### [The problem]
Which lines hold the word "that"? Show each of them.

━━━━━ Data shown ━━━━━

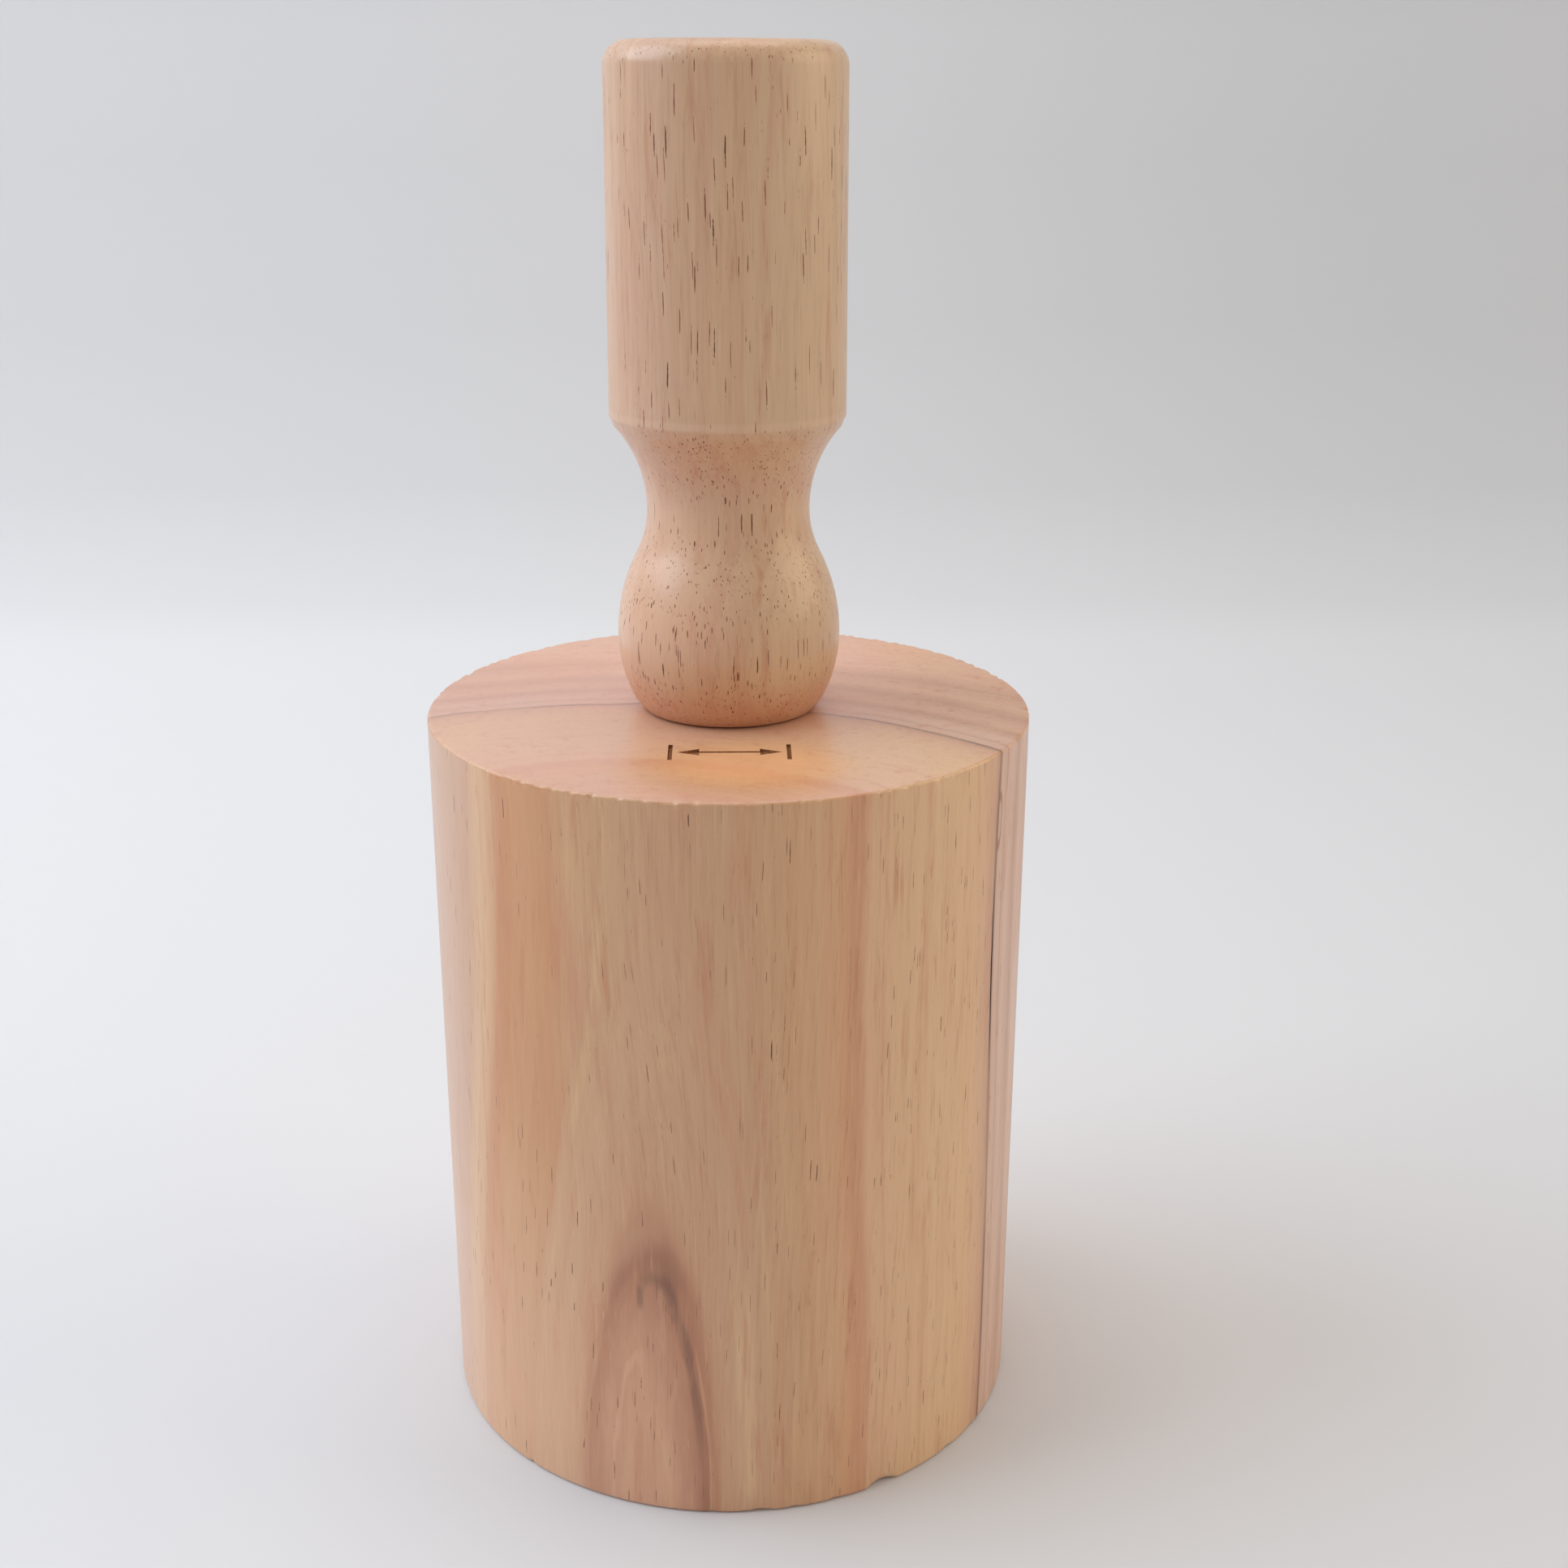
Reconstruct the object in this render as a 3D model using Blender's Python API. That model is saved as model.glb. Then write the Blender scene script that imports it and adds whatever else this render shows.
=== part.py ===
"""Turned hardwood hand mallet: a cylindrical head block, a turned handle and the dowel pin that joins them.

Metres, +Z up. The origin is the centre of the striking face, which is the underside of the head,
and +Z runs up the handle. The size mark on top of the head faces -Y.
"""

import math

import bmesh
import bpy

# Head block
HEAD_DIAMETER = 0.08636  # 3.4 in
HEAD_HEIGHT = 0.107
HEAD_TOP_CHAMFER = 0.0004
HEAD_BOTTOM_CHAMFER = 0.0006

# Turned handle, heights measured from its own base
HANDLE_LENGTH = 0.0901
HANDLE_BASE_RADIUS = 0.01275
HANDLE_BASE_CHAMFER = 0.0004
BULB_RADIUS = 0.0158
BULB_HEIGHT = 0.0106
BULB_CURVE_BELOW = 0.020
BULB_CURVE_ABOVE = 0.025
NECK_RADIUS = 0.0114
NECK_HEIGHT = 0.0286
NECK_CURVE_ABOVE = 0.0175
COVE_END_RADIUS = 0.0158
GRIP_START_HEIGHT = 0.0414
GRIP_START_RADIUS = 0.0164
GRIP_END_RADIUS = 0.0162
GRIP_ROUND_OVER = 0.0032

# Dowel joint, half of it in the head and half in the handle
GLUE_GAP = 0.0003
DOWEL_RADIUS = 0.006
DOWEL_LENGTH = 0.050
DOWEL_CHAMFER = 0.0012
DOWEL_FLUTES = 18
DOWEL_FLUTE_DEPTH = 0.0004
DOWEL_FLUTE_SHARE = 0.45  # part of each flute's pitch that the groove takes
BORE_RADIUS = DOWEL_RADIUS + GLUE_GAP
BORE_DEPTH = 0.0262
BORE_MOUTH_CHAMFER = 0.0008
DRILL_POINT_ANGLE = math.radians(118)

# Engraved size mark, a double-headed arrow between two limit lines
MARK_DISTANCE = 0.0225  # from the axis of the head to the middle of the mark
MARK_HALF_WIDTH = 0.0080
MARK_LIMIT_HEIGHT = 0.0065
MARK_STROKE = 0.0006
MARK_ARROW_LENGTH = 0.0030
MARK_ARROW_HALF_HEIGHT = 0.0014
MARK_ARROW_GAP = 0.0006
MARK_DEPTH = 0.0004
MARK_CLEARANCE = 0.001  # how far the cutter stands above the wood

HEAD_SEGMENTS = 128
HANDLE_SEGMENTS = 72
CURVE_STEP = math.radians(6.5)
MERGE_DISTANCE = 1e-7
SHARP_ANGLE = math.radians(35)

HEAD_COLOUR = (0.604, 0.362, 0.209, 1.0)
HANDLE_COLOUR = (0.617, 0.378, 0.231, 1.0)
DOWEL_COLOUR = (0.672, 0.456, 0.262, 1.0)
HEAD_ROUGHNESS = 0.38
HANDLE_ROUGHNESS = 0.34
DOWEL_ROUGHNESS = 0.6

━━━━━

### [Solution for this exercise]
Reconstruct the object in this render as a 3D model using Blender's Python API. That model is saved as model.glb. Then write the Blender scene script that imports it and adds whatever else this render shows.
"""Turned hardwood hand mallet: a cylindrical head block, a turned handle and the dowel pin that joins them.
DOWEL_FLUTE_SHARE = 0.45  # part of each flute's pitch that the groove takes